Purchase this article with an account.
Jane E. Farbrother, George Kirov, Michael J. Owen, Jeremy A. Guggenheim; Family Aggregation of High Myopia: Estimation of the Sibling Recurrence Risk Ratio. Invest. Ophthalmol. Vis. Sci. 2004;45(9):2873-2878. doi: 10.1167/iovs.03-1155.
Download citation file:
© ARVO (1962-2015); The Authors (2016-present)
purpose. To estimate the sibling recurrence risk (K S) and the sibling recurrence risk ratio (λS) for high myopia in a cohort in the United Kingdom.
method. The recurrence risks for myopia and high myopia were estimated in the siblings of 296 randomly selected high myopes ascertained from an optometric practice population. A model using an age of onset of spectacle wear for myopia of 9.1 ± 0.7 years or younger was developed as a surrogate for high myopia. The influence of parental myopia on the sibling recurrence risk for high myopia was also evaluated.
results. K S was estimated (95% confidence limits) to be 10.0% (5.9, 14.8) and λS to be 4.9 (2.8, 7.6). High myopes without myopic parents were surprisingly common (∼40%) and were less likely to have highly myopic siblings (K S ∼6%) than those with at least one myopic parent (K S ∼14%).

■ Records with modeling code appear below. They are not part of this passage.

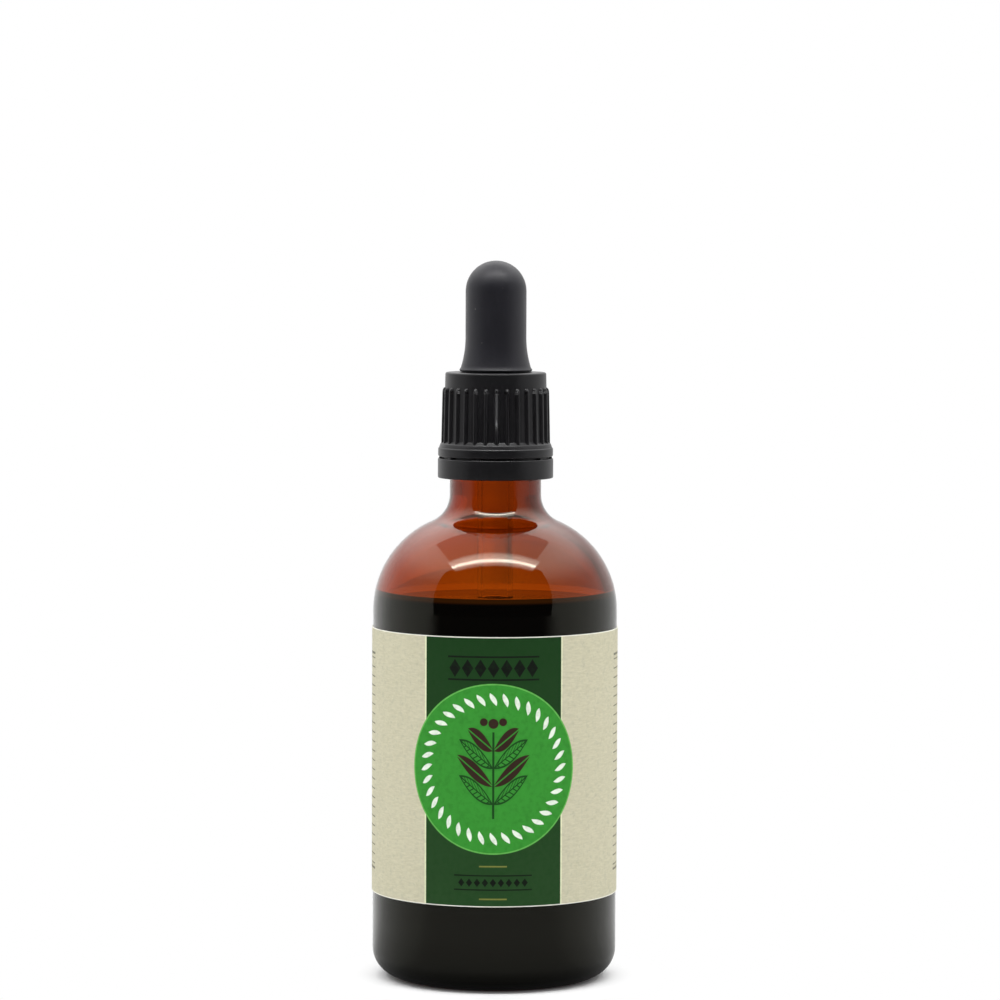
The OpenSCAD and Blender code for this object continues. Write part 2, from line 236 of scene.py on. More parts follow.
class Finish:
    """A node tree that is being filled, for a material or the world."""

    def __init__(self, owner):
        owner.use_nodes = True
        self.owner = owner
        self.tree = owner.node_tree
        self.tree.nodes.clear()

    def node(self, kind, options=None, values=None, output=0):
        """Makes a node, sets its options, then fills its sockets with numbers or wires."""
        made = self.tree.nodes.new("ShaderNode" + kind)
        for name, option in (options or {}).items():
            setattr(made, name, option)
        for name, value in (values or {}).items():
            socket = made.inputs[name]
            if isinstance(value, Wire):
                self.tree.links.new(value.socket, socket)
            elif isinstance(value, tuple) and len(value) == 3 and socket.type == "RGBA":
                socket.default_value = (*value, 1)
            else:
                socket.default_value = value
        return Wire(self, made.outputs[output])

    def parts(self, vector):
        """The X of a vector. Its Y and Z are other outputs."""
        return self.node("SeparateXYZ", values={"Vector": vector}, output="X")

    def noise(self, place, width, detail):
        """Noise with blobs about as wide as width, in millimetres."""
        return self.node("TexNoise", values={
            "Vector": place, "Scale": 1 / (width * MM), "Detail": detail})

    def bump(self, height):
        """A relief whose height is in millimetres."""
        return self.node("Bump", values={"Height": height, "Strength": 1.0, "Distance": MM})

    def mix(self, share, first, second):
        """A colour that goes from first to second as share goes from 0 to 1."""
        return self.node("Mix", {"data_type": "RGBA"}, {0: share, 6: first, 7: second}, output=2)

    def step(self, value, low, high):
        """0 up to low, 1 from high, and a soft step between them."""
        return self.node("MapRange", {"interpolation_type": "SMOOTHSTEP"},
                         {"Value": value, "From Min": low, "From Max": high})

    def least(self, first, second):
        return self.node("Math", {"operation": "MINIMUM"}, {0: first, 1: second})

    def most(self, first, second):
        return self.node("Math", {"operation": "MAXIMUM"}, {0: first, 1: second})

    def length(self, x, y):
        """Distance of the point x, y from the origin."""
        squares = x * x + y * y
        return self.node("Math", {"operation": "SQRT"}, {0: squares})

    def surface(self, shader):
        """Ends the tree at its output."""
        kind = "OutputWorld" if isinstance(self.owner, bpy.types.World) else "OutputMaterial"
        self.node_sink(kind, {"Surface": shader})

    def node_sink(self, kind, values):
        sink = self.tree.nodes.new("ShaderNode" + kind)
        for name, value in values.items():
            self.tree.links.new(value.socket, sink.inputs[name])


def srgb(red, green, blue):
    """A colour as read from a screen, 0 to 255, as the linear numbers that a shader takes."""
    def linear(level):
        level /= 255
        return level / 12.92 if level <= 0.04045 else ((level + 0.055) / 1.055) ** 2.4

    return tuple(linear(level) for level in (red, green, blue))


def material(name):
    return Finish(bpy.data.materials.new(name))


print("mid grey is", [round(level, 3) for level in srgb(128, 128, 128)])

# %% [markdown]
# ## Amber glass
# Brown glass is clear glass with iron and sulphur melted in, so its colour grows with the depth
# that light crosses. A tinted Base Color would give a thin lip and a thick heel the same brown. A
# Volume Absorption does it as the melt does: the surface stays clear, and each millimetre inside
# takes its share of blue, then green, then red. Only the gloss gets a trace of yellow, from
# Specular Tint, because the lights in the picture are a little warm. Moulded glass is also wavy,
# which a faint bump gives.

# %% Mix the amber glass
GLASS_IOR = 1.52
AMBER_LOSS = (314, 780, 1956)  # share of red, green and blue lost, per metre
AMBER_DENSITY = 1960
AMBER_GLEAM = (1.0, 1.0, 0.84)  # colour of the gloss


def glass_finish(name, loss, density, wave_height, wave_width, gleam=WHITE):
    """Clear glass that takes a share of the light along the way through it."""
    finish = material(name)
    place = finish.node("TexCoord", output="Object")
    waves = finish.noise(place, wave_width, 1.0)
    shader = finish.node("BsdfPrincipled", values={
        "Base Color": WHITE, "Roughness": 0.0, "IOR": GLASS_IOR,
        "Transmission Weight": 1.0, "Specular Tint": gleam,
        "Normal": finish.bump(waves * wave_height),
    })
    depth = finish.node("VolumeAbsorption", values={
        "Color": tuple(1 - share / density for share in loss), "Density": density,
    })
    finish.node_sink("OutputMaterial", {"Surface": shader, "Volume": depth})
    return finish.owner


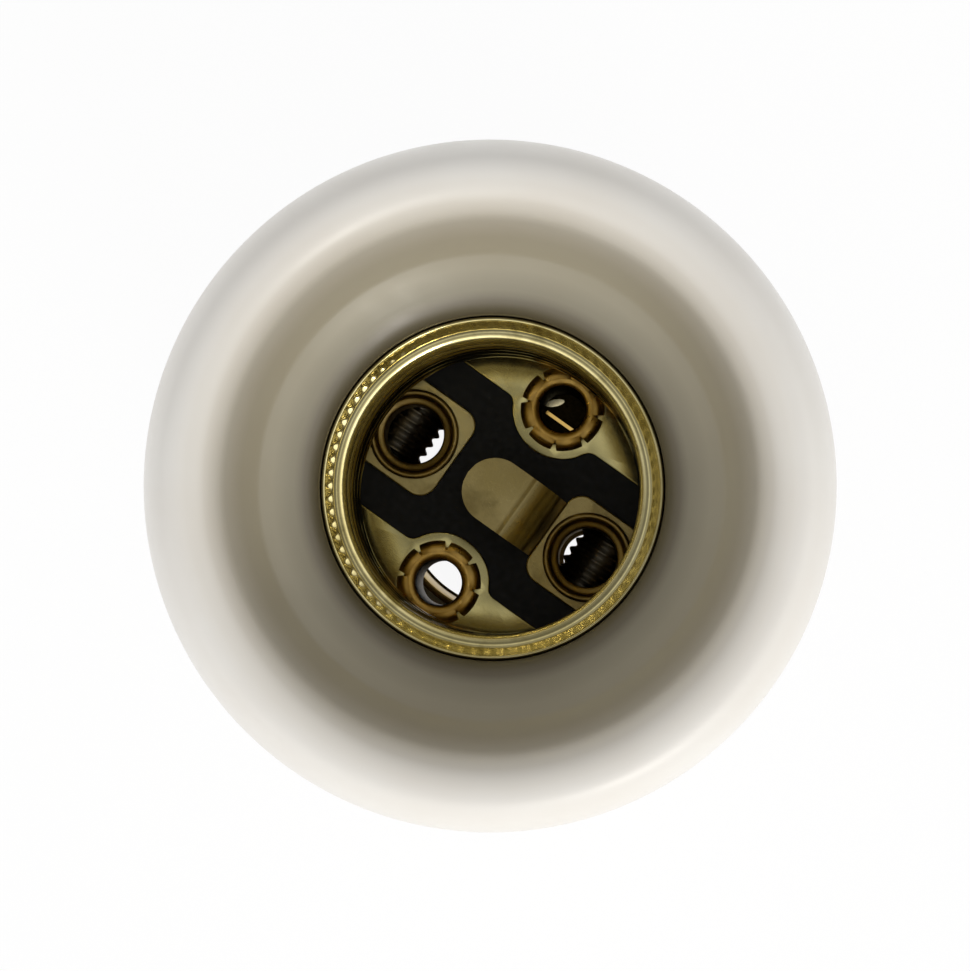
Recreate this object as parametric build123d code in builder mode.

conclusions. The sibling recurrence risk ratio reported herein (λS ∼ 4.9) implies that the high penetrance autosomal dominant loci for high myopia identified to date account for only a minority of cases of high myopia in the United Kingdom. Furthermore, high-penetrance autosomal dominant inheritance or even high-penetrance recessive inheritance, per se, cannot account for most cases of high myopia. Instead, it may be necessary to consider high myopia as a “complex disease” resulting from the influence of either alleles of reduced penetrance (“susceptibility genes”), environmental factors, or both.